Exactly what kind of a woman is this?

She is a sinner, we hear twice. We know that her sins are many, even, because Jesus says so when he schools that Pharisee in his judgment.

And let’s be real here. When a woman in the Bible gets called a sinner, that quality tends to be interpreted in a particular kind of way. Like Mary Magdalene, this nameless woman with her alabaster jar is most frequently portrayed in word and image as a prostitute, as a woman of moral failure, and certainly as somebody who shouldn’t be anywhere near a prophet of proper standing at a Pharisee’s dinner party.

In fact, though, this is not what the actual language of the actual text actually says – not about Mary Magdalene, and not about this unnamed woman. In fact, the very same Greek word for sinner that is used to describe this unnamed woman, is also used by the author of very same gospel to describe…the apostle Peter, at the time Jesus calls him to become one of the first disciples.[1]

Now, I hear Peter described as a number of things: impetuous, unthinking, occasionally rude, and even, through his three denials of Jesus, as disloyal. But I can tell you that I have never heard the apostle Peter described as a prostitute.

So exactly what kind of a woman is this woman who has entered the Pharisee’s house?

“What kind of a woman?” indeed. That’s the sort of question that has been blasted across social media in recent days, thanks to a difficult and important text of its own, written by a woman with the courage to expose that question for what it is. “What kind of a woman?” is the sort of question that lays bare the sin that it is, to blame a woman attacked while at the same time protecting her attacker for the sake of his supposed potential. It’s the kind of diminishing question that causes women to blame themselves for wearing the wrong thing or being in the wrong place or having the wrong number of drinks or dancing with the wrong person or saying hello in the wrong way.

“What kind of a woman?” is the sort of question we ask, when we look for something that enables us to hold a person – a person – at arm’s length…like the Pharisee must want to do, when that woman, with her tears, and her hair, and her alabaster jar, shows up and makes people uncomfortable at his party.

“What kind of a woman?” is the sort of question we ask, when we seek to discount a person as something less of a person than a commodity, a consumable…a disturbance.

“Simon,” Jesus asks that Pharisee: “Do you see this woman?”

Do you? Do I?

And what kind of a woman is she?

Well. Here’s what this difficult text actually tells us: She is the kind of woman who bathes a person’s feet after those feet have gotten dirty and tired from a long day of walking. She is the kind of woman who brings oil that is costly and beautiful to anoint a savior. She is the kind of woman who shows great love. She is the kind of woman who has been saved, by faith.

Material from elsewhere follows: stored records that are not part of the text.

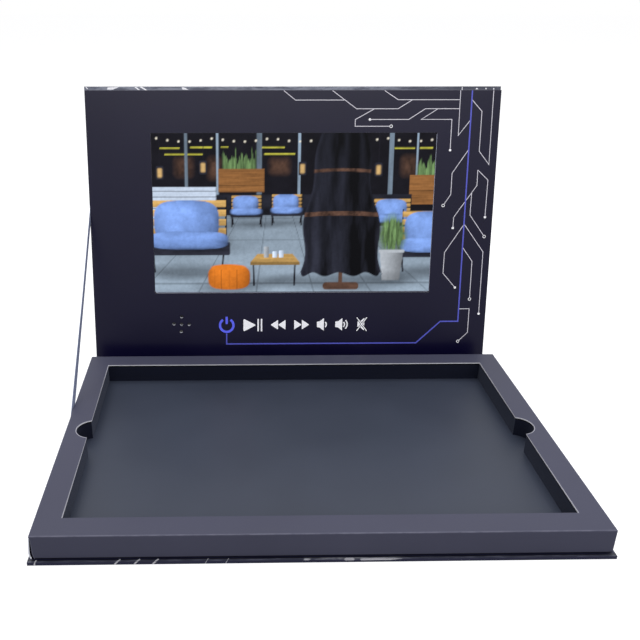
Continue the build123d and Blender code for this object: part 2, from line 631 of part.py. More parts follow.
def main_board_pieces():
    """The main board with what is soldered to it, and the charging socket in the right wall."""
    front_n = BOARD_REAR_N - BOARD_THICKNESS
    small_parts = [package(*POWER_COIL)]
    for across, up, width, length, height in CAPACITOR_ROWS:
        for index in range(CAPACITORS_IN_ROW):
            small_parts.append(package(across, up + index * CAPACITOR_PITCH, width, length, height))
    half_u = SENSOR_WIDTH / 2
    half_v = SENSOR_LENGTH / 2
    sensor_n = front_n - SENSOR_THICKNESS
    board = deep(MAIN_BOARD_U0, MAIN_BOARD_U1, MAIN_BOARD_V0, MAIN_BOARD_V1, front_n, BOARD_REAR_N)
    return {
        "main_board": board,
        "main_board_chips": Compound(children=[package(*row) for row in CHIPS]),
        "storage_chip": package(*STORAGE_CHIP),
        "power_coil_and_capacitors": Compound(children=small_parts),
        "cable_clamps": cable_clamp_pieces(),
        "charging_socket": charging_socket_piece(),
        "lid_sensor": deep(
            RIM_MIDDLE - half_u, RIM_MIDDLE + half_u, SENSOR_V - half_v, SENSOR_V + half_v, sensor_n, front_n
        ),
    }


def battery_pieces():
    """The flat cell on its pad at the left, its protection board, leads and plug."""
    cell_n1 = BATTERY_N + BATTERY_THICKNESS
    cell = deep(BATTERY_U0, BATTERY_U1, BATTERY_V0, BATTERY_V1, BATTERY_N, cell_n1)
    cell = fillet(cell.edges().filter_by(Axis.Y), BATTERY_EDGE)
    pad_inset = 2 * BATTERY_EDGE
    pad = deep(
        BATTERY_U0 + pad_inset, BATTERY_U1 - pad_inset, BATTERY_V0 + pad_inset, BATTERY_V1 - pad_inset,
        CARD, BATTERY_N
    )
    middle = (BATTERY_U0 + BATTERY_U1) / 2
    strip_half = STRIP_SHARE * (BATTERY_U1 - BATTERY_U0) / 2
    strip_v0 = BATTERY_V0 - STRIP_LENGTH
    strip_n0 = BATTERY_N + STRIP_FRONT_GAP
    strip_n1 = LEAD_N + LEAD_RADIUS
    strip = deep(middle - strip_half, middle + strip_half, strip_v0, BATTERY_V0, strip_n0, strip_n1)
    step = LEAD_PITCH
    plug_v = MAIN_BOARD_V0 + step
    plug = raised(PLUG_U0, PLUG_U0 + PLUG_LENGTH, plug_v - step, plug_v + step, PLUG_HEIGHT)
    leads = []
    for index in range(2):
        start_u = middle - index * step
        run_v = strip_v0 - LEAD_BEND - (1 + index) * step
        rise_u = PANEL_U1 - LEAD_RISE_INSET - (1 - index) * step
        end_v = plug_v + step / 2 - index * step
        leads.append(
            lead(
                [
                    (start_u, strip_v0, -LEAD_N),
                    (start_u, run_v, -LEAD_N),
                    (rise_u, run_v, -LEAD_N),
                    (rise_u, end_v, -LEAD_N),
                    (PLUG_U0, end_v, -LEAD_N),
                ],
                LEAD_RADIUS,
            )
        )
    return {
        "battery_cell": cell,
        "battery_pad": pad,
        "battery_protection_board": strip,
        "battery_plug": plug,
        "battery_leads": Compound(children=leads),
    }


def ribbon_line():
    """Start, direction and length of the ribbon's middle line, from the base board to the lid board."""
    start = Vector(0, RIBBON_BASE_Y, BOARD)
    end = FOOT + BACK * MODULE_THICKNESS + UP * RIBBON_LID_V
    return start, (end - start).normalized(), (end - start).length


def ribbon_cut_half():
    """Half of the ribbon's width where it meets the base board."""
    return RIBBON_WIDTH / 2 / ribbon_line()[1].Z


def ribbon_tab_half():
    """Half of the ribbon's width where it meets the lid board."""
    return RIBBON_WIDTH / 2 / ribbon_line()[1].dot(BACK)


def ribbon_pieces():
    """The taut stay ribbon outside the left walls, in two lengths that meet where it folds."""
    start, along, length = ribbon_line()
    side = Vector(0, -along.Z, along.Y) * (RIBBON_WIDTH / 2)
    fold = start + along * ((HINGE_A_Y + RIBBON_FOLD_HEIGHT - start.Y) / along.Y)
    end = start + along * length
    base_half = Vector(0, ribbon_cut_half(), 0)
    lid_half = UP * ribbon_tab_half()
    outside = -TRAY_WIDTH / 2 - RIBBON_SIDE_GAP - RIBBON_SHEET
    tab_x = -TRAY_WIDTH / 2 + RIBBON_TAB

    def strip(points):
        """A flat length of ribbon from its four corners."""
        outline = Polyline(*[(outside, point.Y, point.Z) for point in points], close=True)
        return extrude(make_face(outline), RIBBON_SHEET, dir=(1, 0, 0))

    lower = strip([start - base_half, start + base_half, fold - side, fold + side])
    lower += block(
        outside, tab_x, start.Y - base_half.Y, start.Y + base_half.Y, BOARD, BOARD + RIBBON_SHEET
    )
    upper = strip([fold + side, fold - side, end - lid_half, end + lid_half])
    tab_v0 = RIBBON_LID_V - ribbon_tab_half()
    tab_v1 = RIBBON_LID_V + ribbon_tab_half()
    tab_n0 = MODULE_THICKNESS - RIBBON_SHEET
    upper += LID_PLACE * deep(outside, tab_x, tab_v0, tab_v1, tab_n0, MODULE_THICKNESS)
    return {"stay_ribbon_lower": lower, "stay_ribbon_upper": upper}


def all_pieces():
    """Every node of the box in its place, by name."""
    pieces = {}
    pieces.update(case_pieces())
    pieces.update(tray_pieces())
    flat = {}
    flat.update(module_shell())
    flat.update(screen_pieces())
    flat.update(speaker_pieces())
    flat.update(key_pieces())
    flat.update(main_board_pieces())
    flat.update(battery_pieces())
    for name, shape in flat.items():
        pieces[name] = LID_PLACE * shape
    pieces.update(ribbon_pieces())
    return pieces


os.makedirs("parts", exist_ok=True)
for node, shape in all_pieces().items():
    export_step(shape, "parts/" + node + ".step")
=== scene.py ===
"""Looks of the open video gift box: finishes, prints, screen picture, ribbon, light and camera."""

import json
import logging
import math
from dataclasses import dataclass, field
from enum import Enum
from functools import cached_property
from typing import Sequence

import bpy
import numpy as np
from mathutils import Matrix, Vector


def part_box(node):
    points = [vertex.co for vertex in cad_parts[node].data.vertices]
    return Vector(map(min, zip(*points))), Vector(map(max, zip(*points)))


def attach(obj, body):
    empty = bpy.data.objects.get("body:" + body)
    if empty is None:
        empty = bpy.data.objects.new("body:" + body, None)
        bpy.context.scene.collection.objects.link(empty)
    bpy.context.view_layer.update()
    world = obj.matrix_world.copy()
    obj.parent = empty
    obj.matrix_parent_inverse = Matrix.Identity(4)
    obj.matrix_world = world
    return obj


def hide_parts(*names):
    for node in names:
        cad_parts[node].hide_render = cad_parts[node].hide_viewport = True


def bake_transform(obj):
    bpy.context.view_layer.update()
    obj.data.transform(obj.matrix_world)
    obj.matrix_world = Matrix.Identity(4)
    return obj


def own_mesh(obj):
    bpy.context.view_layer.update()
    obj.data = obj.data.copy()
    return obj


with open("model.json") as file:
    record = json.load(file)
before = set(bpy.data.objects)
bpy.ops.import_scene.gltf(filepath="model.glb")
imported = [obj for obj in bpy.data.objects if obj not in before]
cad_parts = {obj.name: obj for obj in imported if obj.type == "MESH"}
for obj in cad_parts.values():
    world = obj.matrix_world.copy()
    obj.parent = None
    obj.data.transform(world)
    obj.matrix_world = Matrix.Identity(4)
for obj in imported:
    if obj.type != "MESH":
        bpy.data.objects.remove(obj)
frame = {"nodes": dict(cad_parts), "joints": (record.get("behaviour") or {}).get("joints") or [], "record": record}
log = logging.getLogger("video_box")

MM = 0.001
Point = tuple[float, float]
Colour = tuple[float, float, float]
Piece = bpy.types.Object
Inputs = bpy.types.NodeInputs
Socket = bpy.types.NodeSocket


def frame_joint(name: str) -> dict:
    """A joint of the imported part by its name."""
    return next(joint for joint in frame["joints"] if joint["name"] == name)


def deselect_all() -> None:
    """Leaves object mode with nothing selected."""
    if bpy.context.object and bpy.context.object.mode != "OBJECT":
        bpy.ops.object.mode_set(mode="OBJECT")
    bpy.ops.object.select_all(action="DESELECT")


def make_active(piece: Piece) -> None:
    """Selects one piece alone and makes it active.

    Args:
        piece: The object to work on.
    """
    deselect_all()
    piece.select_set(True)
    bpy.context.view_layer.objects.active = piece


def apply_place(piece: Piece) -> None:
    """Puts a piece's place and turn into its mesh, so that its object sits at the origin.

    Args:
        piece: The finished object.
    """
    make_active(piece)
    bpy.ops.object.transform_apply(location=True, rotation=True, scale=True)


def apply_modifiers(piece: Piece) -> None:
    """Applies every modifier of a piece in order.

    Args:
        piece: The object whose modifiers are applied.
    """
    make_active(piece)
    for modifier in list(piece.modifiers):
        bpy.ops.object.modifier_apply(modifier=modifier.name)


def named(piece: Piece, name: str) -> Piece:
    """The same piece, once it and its mesh have a name."""
    piece.name = piece.data.name = name
    return piece


def join(name: str, parts: Sequence[Piece]) -> Piece:
    """Joins several meshes into one piece.

    Args:
        name: The new piece's name.
        parts: The meshes to join.

    Returns:
        The joined piece.
    """
    deselect_all()
    for part in parts:
        part.select_set(True)
    bpy.context.view_layer.objects.active = parts[0]
    if len(parts) > 1:
        bpy.ops.object.join()
    return named(bpy.context.view_layer.objects.active, name)


@dataclass(frozen=True)
class LidFrame:
    """The leaning lid's own axes: u across, v up its face, n back from it."""

    foot: Vector
    up: Vector
    back: Vector

    @classmethod
    def from_joints(cls) -> "LidFrame":
        """Works the lid's axes out from the key and lid joints and the thickness of the case board.

        Returns:
            The lid's frame, with its foot at the lower edge of the face.
        """
        low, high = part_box("base_wrap")
        case_board, module, clearance = high.z - low.z, 8.0 * MM, 0.2 * MM
        back = Vector(frame_joint("power_press")["axis"]).normalized()
        up = Vector((0.0, -back.z, back.y))
        hinge = Vector(frame_joint("lid_hinge")["pos_m"])
        foot = hinge - back * (case_board + module) + up * (case_board + clearance)
        return cls(foot=foot, up=up, back=back)

    def matrix(self) -> Matrix:
        """The place of the flat lid (u, v, -n) in the row frame."""
        turn = Matrix((Vector((1, 0, 0)), self.up, -self.back)).transposed()
        return Matrix.Translation(self.foot) @ turn.to_4x4()

    def place(self, piece: Piece) -> Piece:
        """Moves a piece that was laid out flat onto the lid.

        Args:
            piece: The flat piece.

        Returns:
            The same piece, in place.
        """
        piece.matrix_world = self.matrix()
        apply_place(piece)
        return piece

    def point(self, u: float, v: float, n: float) -> Vector:
        """A point of the lid in the row frame, from millimetres across, up and back."""
        return self.matrix() @ Vector((u * MM, v * MM, -n * MM))


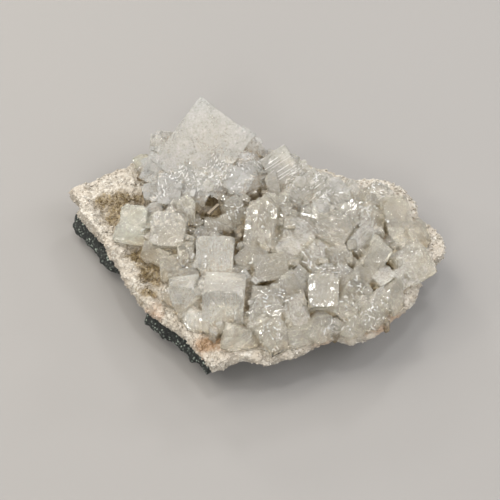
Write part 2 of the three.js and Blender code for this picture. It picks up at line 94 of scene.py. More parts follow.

And I don’t know if that Pharisee ever does manage to see the woman with the alabaster jar. But I’d stake my faith on the fact that Jesus does. Just like he sees Mary Magdalene, and Joanna, and Susanna. Just like he sees a woman who has been attacked after going to a party. Just like he sees you. Just like he sees me.

What kind of a woman is she?

She’s the kind of woman who follows Jesus.

 

 

 

 

[1] Verlee A. Copeland. “Proper 6, Luke 7:36-8:3, Homiletical Perspective,” Feasting on the Word: Year C, Volume 3. Louisville: Westminster John Knox Press, 2010. 143,145.